■ Requirements ■
Every line of the material that follows must be printed again exactly.

— Start of Given data —

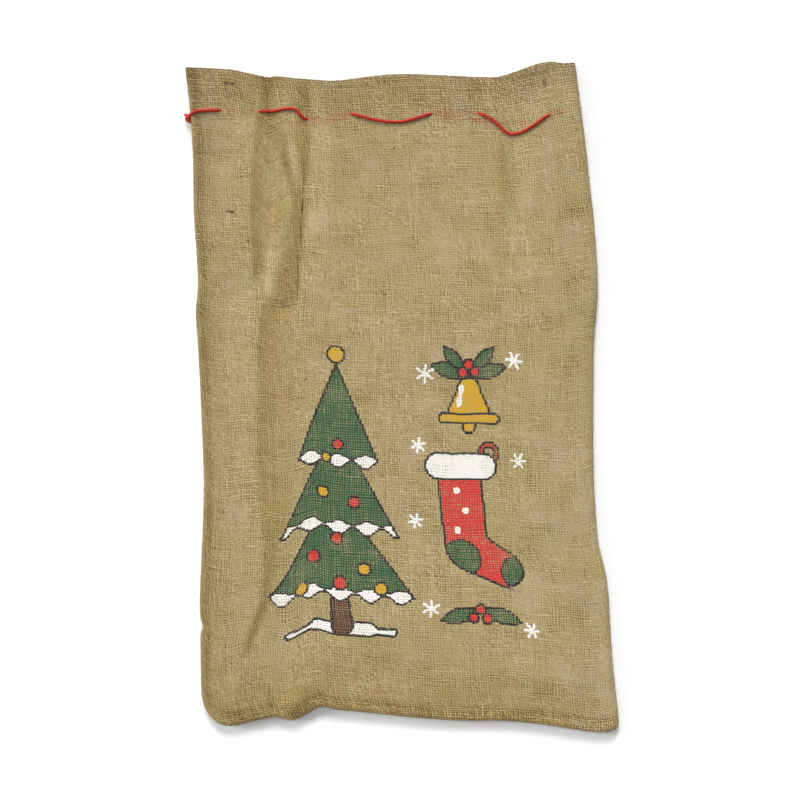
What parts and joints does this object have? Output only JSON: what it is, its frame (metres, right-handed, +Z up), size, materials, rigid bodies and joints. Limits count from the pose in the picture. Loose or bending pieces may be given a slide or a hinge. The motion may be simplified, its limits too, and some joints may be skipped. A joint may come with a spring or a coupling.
{
  "type": "burlap bag",
  "caption": "Flat open-mouthed burlap bag lying on a surface, with a red drawstring laced through both panels under the rim and knotted at the left edge.",
  "frame": {"origin": "on the surface the bag lies on, under the middle of its box", "axes": "+Y towards the mouth, +X to the right as seen from above, +Z up off the surface, through the printed front panel"},
  "size_m": [0.4348, 0.6704, 0.0184],
  "materials": {
    "burlap": "coarse plain weave of undyed jute, dry and matt, with small gaps between the threads",
    "red_string": "twisted red cotton string, slightly fuzzy"
  },
  "bodies": {
    "root": {"bag": "burlap", "drawstring": "red_string"}
  },
  "joints": []
}
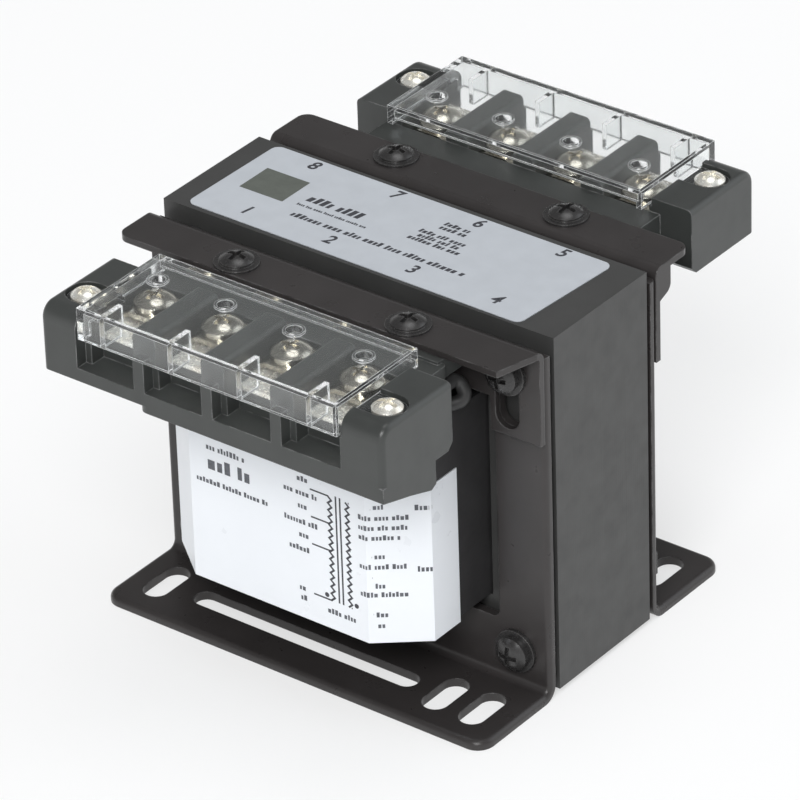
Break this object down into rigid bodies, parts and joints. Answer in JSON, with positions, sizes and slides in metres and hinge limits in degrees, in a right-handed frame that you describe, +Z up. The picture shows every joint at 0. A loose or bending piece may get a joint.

— End of Given data —

■ Full answer ■
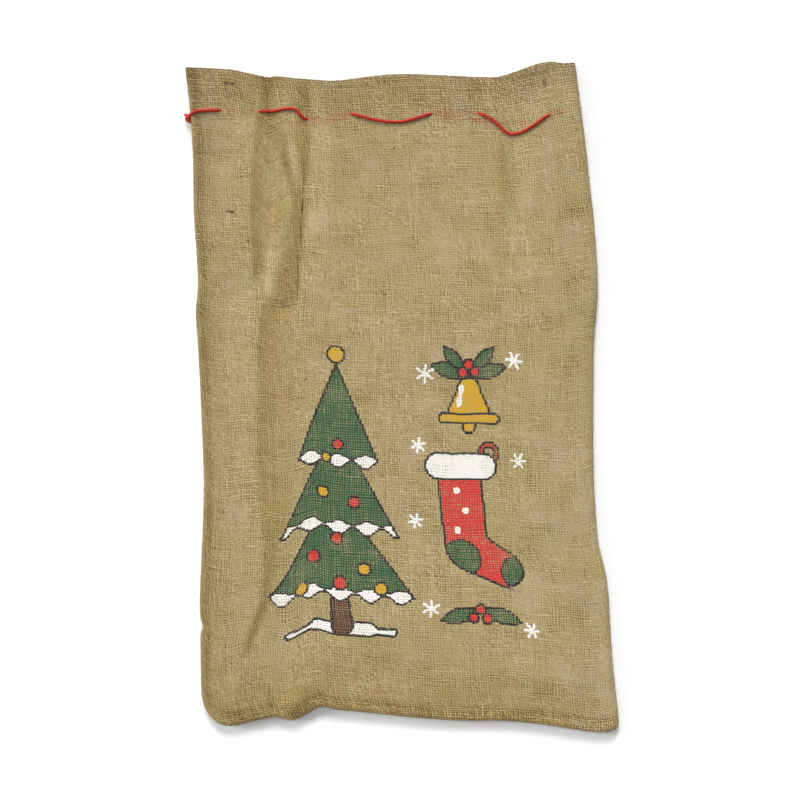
What parts and joints does this object have? Output only JSON: what it is, its frame (metres, right-handed, +Z up), size, materials, rigid bodies and joints. Limits count from the pose in the picture. Loose or bending pieces may be given a slide or a hinge. The motion may be simplified, its limits too, and some joints may be skipped. A joint may come with a spring or a coupling.
{
  "type": "burlap bag",
  "caption": "Flat open-mouthed burlap bag lying on a surface, with a red drawstring laced through both panels under the rim and knotted at the left edge.",
  "frame": {"origin": "on the surface the bag lies on, under the middle of its box", "axes": "+Y towards the mouth, +X to the right as seen from above, +Z up off the surface, through the printed front panel"},
  "size_m": [0.4348, 0.6704, 0.0184],
  "materials": {
    "burlap": "coarse plain weave of undyed jute, dry and matt, with small gaps between the threads",
    "red_string": "twisted red cotton string, slightly fuzzy"
  },
  "bodies": {
    "root": {"bag": "burlap", "drawstring": "red_string"}
  },
  "joints": []
}
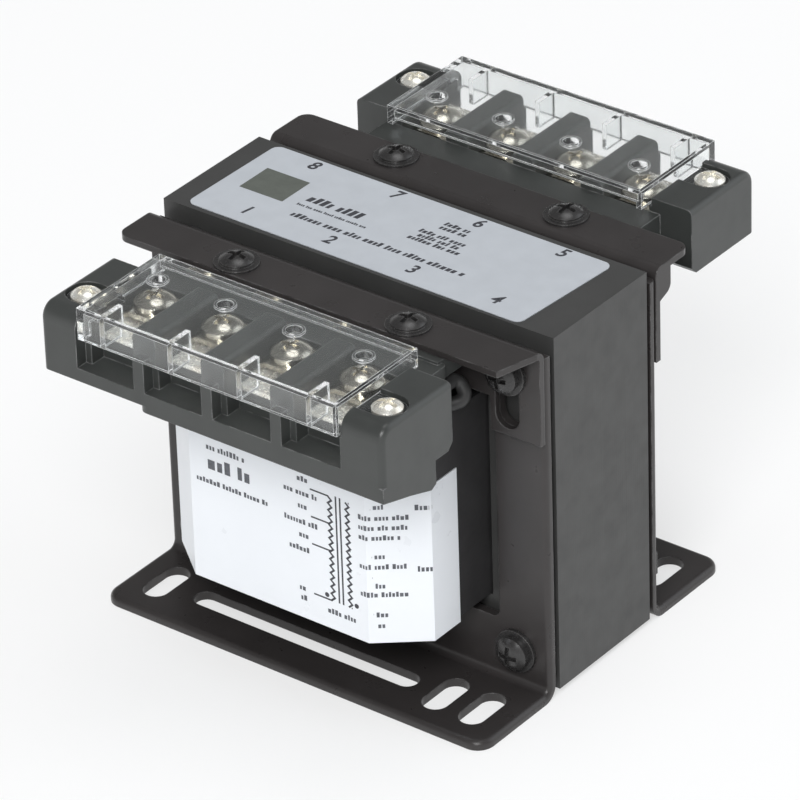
Break this object down into rigid bodies, parts and joints. Answer in JSON, with positions, sizes and slides in metres and hinge limits in degrees, in a right-handed frame that you describe, +Z up. The picture shows every joint at 0. A loose or bending piece may get a joint.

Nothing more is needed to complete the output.